Not all cafes will make white, espresso or filter coffees equally, or equally well. Some might have a focus on espresso and bit a little average for the whites, or vice versa. Rather than combining all their ratings and losing that granularity I will let users specify what sort of drink they had when rating a coffee.
I think this will be important to help give better recommendations. A cafe might do stellar cappuccinos, but if they’re ordinary at a Long Black and that’s what you’re going to order the Cap won’t help you!
The feature does add quite a bit of complexity to the development though. I need to start tracking ratings separately for the drink categories, as well as in aggregate. The scoring algorithm will also ideally weight itself towards a users history and preferences too.

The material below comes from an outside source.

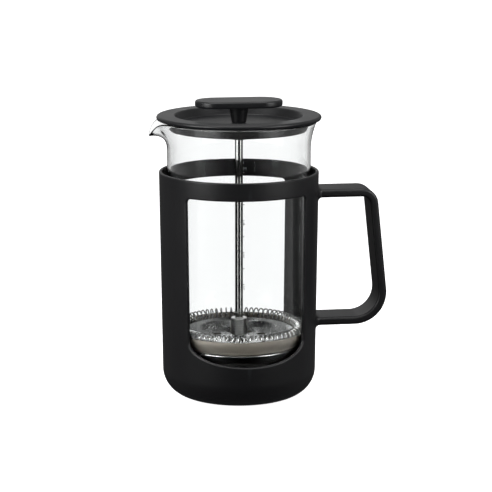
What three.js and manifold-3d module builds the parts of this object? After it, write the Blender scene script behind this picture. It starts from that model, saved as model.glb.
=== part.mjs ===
// French press: a glass beaker in a moulded holder with a loop handle, a dished lid,
// and a plunger whose mesh filter is pressed against the glass by a coil spring.
// Millimetres, +Z up. Origin: centre of the base, on the table. The handle points along
// +X, the pouring spout along -X, and the holder's two windows face -Y and +Y.
import * as THREE from 'three';
import * as BufferGeometryUtils from 'three/addons/utils/BufferGeometryUtils.js';
import Module from 'manifold-3d';

const wasm = await Module();
wasm.setup();

// ---------------------------------------------------------------- driving dimensions
const pieceGap = 0.3;            // between pieces that touch
const roundSteps = 48;           // facets round a big turned piece
const beakerSteps = 56;          // facets round the beaker, closer together at its spout
const smallSteps = 20;           // facets round a small one
const holeSteps = 8;
const filterSteps = 36;          // facets round the filter's thin discs

// beaker
const beakerRadius = 42;
const beakerHeight = 160.3;
const glassWall = 1.8;
const beakerFloor = 2.6;
const beakerCorner = 12;
const flareHeight = 17;          // the wall opens out over this height below the lip
const flareOut = 3.3;
const spoutReach = 6.8;           // beyond the lip
const spoutDroop = 7.5;          // the tip is this much lower than the lip
const spoutHalfAngle = 28;       // degrees of the lip that the spout takes on each side
const spoutDepth = 19;           // height of wall that the spout takes

// holder
const beakerShow = 29.8;         // height of beaker above the holder's rim
const holderWall = 1.9;          // at the rim
const holderFootWall = 2.2;
const holderRimGap = 2.9;        // radial gap between the beaker and the rim
const holderFootGap = 0.9;       // and between the beaker and the holder's foot
const holderCorner = 15.8;       // radius of the base's outer edge
const holderFloor = 3;
const rimRound = 0.8;

// windows of the holder
const windowHalfAngle = 49;      // degrees from the middle of a window to its side
const rimBand = 9.8;             // height of the band above the windows
const windowCorner = 3.6;        // radius of the two top corners
const windowBottom = 25.2;       // lowest point of the curved lower edge
const windowSweep = 13;          // height of the half ellipse that closes it below

// handle
const handleWidth = 22;
const handleThickness = 4.9;
const handleBelowRim = 10.9;
const handleBottom = 41.3;
const handleReach = 40.2;        // from the holder's rim to the grip's outer face
const handleLean = 6;            // degrees that the grip leans outwards going down
const upperBend = 9.6;           // outer radii of the two bends
const lowerBend = 19;
const handleEdge = 1.6;          // round along the band's edges

// lid
const flangeOverhang = 2.8;      // beyond the beaker's lip
const flangeThickness = 2.7;
const plugWall = 3;              // from the plug's outside to the edge of the dish
const dishDraft = 1.3;           // the dish is this much narrower at its floor
const dishDepth = 4.9;
const dishFloor = 2.2;
const plugGap = 0.2;             // between the plug and the beaker's straight wall
const plugDepth = 5.8;
const plugLip = 1.6;             // width of the ring under the plug
const bossRadius = 6;
const bossDepth = 6.8;           // rod guide under the dish

// knob
const knobLength = 51.3;
const knobWidth = 25.3;
const knobThickness = 4;
const knobEdge = 1.2;
const stemHeight = 9.4;
const stemTopRadius = 5.8;
const stemFootRadius = 4.25;
const knobSkin = 1.6;            // plastic above the rod's end

// rod and filter, pressed down
const rodRadius = 2.33;
const groundsRoom = 19.6;        // height left free over the beaker's floor
const screenThickness = 0.8;
const screenEdge = 0.3;          // the screen plate stands out from the mesh cup's foot
const screenHoleRadius = 2.4;
const screenRings = [[14, 8], [25, 14]];   // radius of the circle, holes on it
const meshThickness = 0.35;
const meshFlare = 3;             // the mesh cup's rim is this much wider than its foot
const meshCupHeight = 8.3;
const meshCorner = 1.4;
const plateThickness = 0.8;
const plateStepIn = 7.55;        // from the coil's centre line in to the foot of the step
const plateRimIn = 5.05;         // and in to the top of the step
const plateStepHeight = 4.3;
const plateHoleRadius = 2.7;
const plateHoleCircle = 17.6;
const plateHoles = 11;
const coilRadius = 3.2;          // outside of the coiled spring
const coilShell = 0.5;
const coilLift = 7.95;           // centre of the coil above the spring plate's underside
const starRadius = 8.7;
const starWaist = 5.6;           // radius between two petals
const starPetals = 6;
const starThickness = 0.9;
const starDroop = 1.2;
const hubRadius = 4.7;
const hubHeight = 10.2;
const hubChamfer = 0.5;
const nutHeight = 3.2;
const nutRadius = 4.6;           // over the corners
const rodTail = 1.2;             // thread that shows below the nut
const rodChamfer = 0.5;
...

It also has frontend implications with extra UI, state management and icon design requirements. The image above is still, but I am working on building subtly animated SVG icons for the drink types to enhance the UX of choosing them. I’ve got a nice little stepped animation to show the selection action.
I love the flexibility of images-as-code and being able to add simple animation effects with CSS. I am a little concerned that bundling the SVG icons into Vue components will be adding more weight to the final JS build.
I think referencing a static SVG as an image will prevent me from being able to style and animate individual shapes with CSS. It needs to be an embedded object. When I’m already deep in a Vue component structure that means the icon also needs to be a Vue component (as opposed to server side injected SVG code).
In my defence though, I think most of the audience who are into visiting specialty coffee cafes for entertainment probably err towards having high end phones that are capable of dealing with the load. The JS will be cacheable and probably even service worker cached in the future, so it’s more a CPU/parsing issue.
Most of the backend adaptations are still to be done though, and the actual search weighting will happen later as I build that feature.
Glad to be Moving to Vuex State Management
The growing amount of data stored for a rated coffee would get difficult to manage within a single parent component. I’m glad I’ve started the work of using Vuex to control the global state. Passing this many props and events up and down the component chain would be quite messy.
So much of the project framework is complete, but there are a few key features left to build.
- Drink Type management described here
- Reverse geocoding and caching so the app can refer to your suburb/city and not just Lat/Long
- The main cafe search feature, using that geographic information and drink preferences
- Ability for users to add missing cafes at the time they are entering a review. (This can use some of the existing backend code I have already written from an admin perspective)
- Service Worker / PWA bundling. This will be very minimal for now. Home screen, and basic asset caching, but no real offline support.